- Born: 21 March 1991 (age 34) Long Eaton, Nottingham, England
- Height: 1.90 m (6 ft 3 in)
- Weight: 94 kg (207 lb; 14 st 11 lb)
- Position: Forward
- Shoots: Left
- NIHL 1 team Former teams: Whitley Warriors Sheffield Scimitars Sheffield Spartans Coventry Blaze Glasgow Clan Alaska Aces Nottingham Panthers Lausitzer Füchse Whitley Warriors
- National team: Great Britain
- NHL draft: Undrafted
- Playing career: 2006–present

= Robert Farmer (ice hockey) =

British ice hockey player

Robert Farmer (born 21 March 1991) is a British ice hockey player for Whitley Warriors in the UK NIHL 1 and the British national team.
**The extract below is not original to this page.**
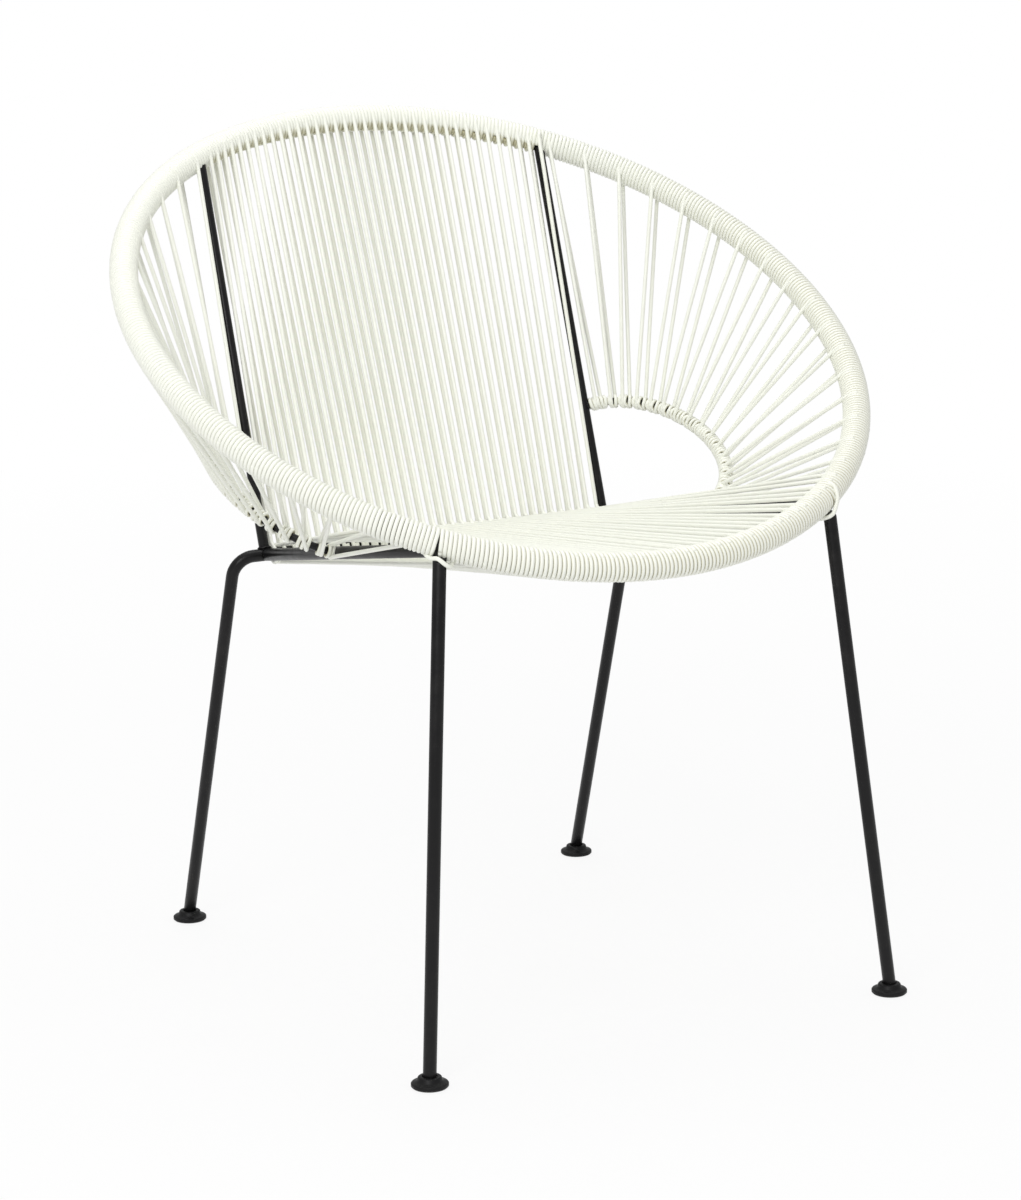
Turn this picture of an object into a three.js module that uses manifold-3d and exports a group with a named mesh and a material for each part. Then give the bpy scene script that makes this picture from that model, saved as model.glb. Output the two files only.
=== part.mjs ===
// Round-backed porch chair: a steel ring held by four legs, with a back, sides and seat strung in cord.
// Millimetres, +Z up, front towards -Y. The origin is on the floor under the middle of the chair.
import * as THREE from "three";
import { mergeVertices } from "three/addons/utils/BufferGeometryUtils.js";
import Module from "manifold-3d";

const wasm = await Module();
wasm.setup();

// Cord and fits
const CORD_DIAMETER = 3.9; // hollow plastic cord
const WOUND_THICKNESS = 3.7; // of the same cord where it is wound tight round a tube
const FIT_GAP = 0.3; // air between touching pieces
const BORE_GAP = 0.75; // air between a faceted winding and the bar that it is wound on

// Rim: a tilted steel ring, wound over its whole length
const RIM_RADIUS = 351.5; // to the middle of the tube
const RIM_TUBE = 19; // diameter
const RIM_TILT = 30.4; // degrees, front low
const RIM_HEIGHT = 610.7; // middle of the ring over the floor
const RIM_Y = 1.1; // middle of the ring behind the origin

// Rear legs and the crossbar between them, one bent tube
const LEG_TUBE = 12;
const REAR_FOOT_X = 225.3; // middle of the rear glides
const REAR_FOOT_Y = 251.2;
const CROSSBAR_Y = 125.1;
const CROSSBAR_HEIGHT = 391;
const REAR_SHOULDER_X = 220; // where the legs' lines meet the crossbar's line
const REAR_BEND_RADIUS = 20;

// Front legs, from the glides to the underside of the rim
const FRONT_FOOT_X = 241.3;
const FRONT_FOOT_Y = -301.1;
const FRONT_LEG_ANGLE = 146.2; // degrees round the rim from the middle of the back
const FRONT_LEG_OUTSET = 7; // the leg's line passes outside the middle of the rim tube

// Side rails, from the crossbar to the front legs' tops
const SIDE_RAIL_TUBE = 12;
const RAIL_DROP = 4.5; // the rail's line runs under the middle of the rim tube

// Uprights, from the crossbar's ends to the rim
const UPRIGHT_ROD = 10;
const UPRIGHT_X = 187.8;
const UPRIGHT_INSET = 12.4; // the rod's line passes in front of the middle of the rim tube
const UPRIGHT_STOP = 4; // the rod ends short of the point nearest to the rim tube's middle

// Arm rings: half rings between an upright and a side rail
const RING_ROD = 7;
const RING_TOP_HEIGHT = 498.6;
const RING_FOOT_Y = -44.3;
const RING_BULGE = 74.5; // from the line between its ends
const RING_TILT = 15.6; // degrees, outer side up

// Glides under the legs
const GLIDE_DIAMETER = 33;
const GLIDE_RIM_HEIGHT = 4.4;
const GLIDE_HEIGHT = 9.5;
const GLIDE_COLLAR_DIAMETER = 21;
const GLIDE_CHAMFER = 1.4;
const GLIDE_FLOOR = 3; // plastic under the end of the leg

// Counts of the strung cords
const BACK_STRANDS = 36; // front layer, one more than the rear layer
const SEAT_STRANDS = 37; // upper layer
const UNDER_STRANDS = 36; // lower layer
const SIDE_PAIRS = 17; // from each arm ring to the rim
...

Farmer previously played for Nottingham Panthers.

== Career ==
Farmer represented Great Britain at the 2019 IIHF World Championship. In July 2019, he embarked on his second spell abroad by signing for Lausitzer Füchse of the DEL2, reuniting with his former Nottingham head coach Corey Neilson and GB teammate Mike Hammond.

In 2021, Farmer agreed to join Whitley Warriors for the 2021–22 season.